One explanation for the regional differences is selective migration (Rentfrow et al., 2013). Selective migration is the concept that people choose to move to places that are compatible with their personalities and needs. For example, a person high on the agreeable scale would likely want to live near family and friends, and would choose to settle or remain in such an area. In contrast, someone high on openness would prefer to settle in a place that is recognized as diverse and innovative (such as California). Further, Rentfrow, Jost, Gosling, & Potter (2009) noted an overlap between geographical regions and personality characteristics that goes beyond the often-used explanations of religion, racial diversity, and education. Their research suggests that the psychological profile of a region is closely related to that of its residents. They found that levels of openness and conscientiousness in a state may predict voting patterns, indicating that there are correlations between geographic regions and personality differences between liberals and conservatives relating to political views, levels of economic vitality, and entrepreneurial rates.
Personality in Individualist and Collectivist Cultures
Individualist cultures and collectivist cultures place emphasis on different basic values. People who live in individualist cultures tend to believe that independence, competition, and personal achievement are important. Individuals in Western nations such as the United States, England, and Australia score high on individualism (Oyserman, Coon, & Kemmelmier, 2002). People who live in collectivist cultures value social harmony, respectfulness, and group needs over individual needs. Individuals who live in countries in Asia, Africa, and South America score high on collectivism (Hofstede, 2001; Triandis, 1995). These values influence personality. For example, Yang (2006) found that people in individualist cultures displayed more personally oriented personality traits, whereas people in collectivist cultures displayed more socially oriented personality traits. Frewer and Bleus (1991) conducted a study of the Eysenk Personality Inventory in a collectivist culture using Papua New Guinean university students. They found that the results of the personality inventory were only relevant when analyzed within the context of a collectivist society. Similarly, Dana (1986) suggested that personality assessment services for Native Americans are often provided without a proper recognition of culture-specific responses and a tribe-specific frame of reference. Assessors need to have more than a general knowledge of history, tribal differences, contemporary culture on reservations, and levels of acculturation in order to interpret psychological test responses with a minimal bias.

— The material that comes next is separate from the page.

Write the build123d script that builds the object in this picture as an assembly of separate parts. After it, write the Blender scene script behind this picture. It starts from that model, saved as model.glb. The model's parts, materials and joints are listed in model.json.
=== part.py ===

Approaches to Studying Personality in a Cultural Context
There are three approaches that can be used to study personality in a cultural context, the cultural-comparative approach; the indigenous approach; and the combined approach, which incorporates elements of both views. Since ideas about personality have a Western basis, the cultural-comparative approach seeks to test Western ideas about personality in other cultures to determine whether they can be generalized and if they have cultural validity (Cheung van de Vijver, & Leong, 2011). For example, recall from the previous section on the trait perspective that researchers used the cultural-comparative approach to test the universality of McCrae and Costa’s Five Factor Model. They found applicability in numerous cultures around the world, with the Big Five factors being stable in many cultures (McCrae & Costa, 1997; McCrae et al., 2005). The indigenous approach came about in reaction to the dominance of Western approaches to the study of personality in non-Western settings (Cheung et al., 2011). Because Western-based personality assessments cannot fully capture the personality constructs of other cultures, the indigenous model has led to the development of personality assessment instruments that are based on constructs relevant to the culture being studied (Cheung et al., 2011). The third approach to cross-cultural studies of personality is the combined approach, which serves as a bridge between Western and indigenous psychology as a way of understanding both universal and cultural variations in personality (Cheung et al., 2011).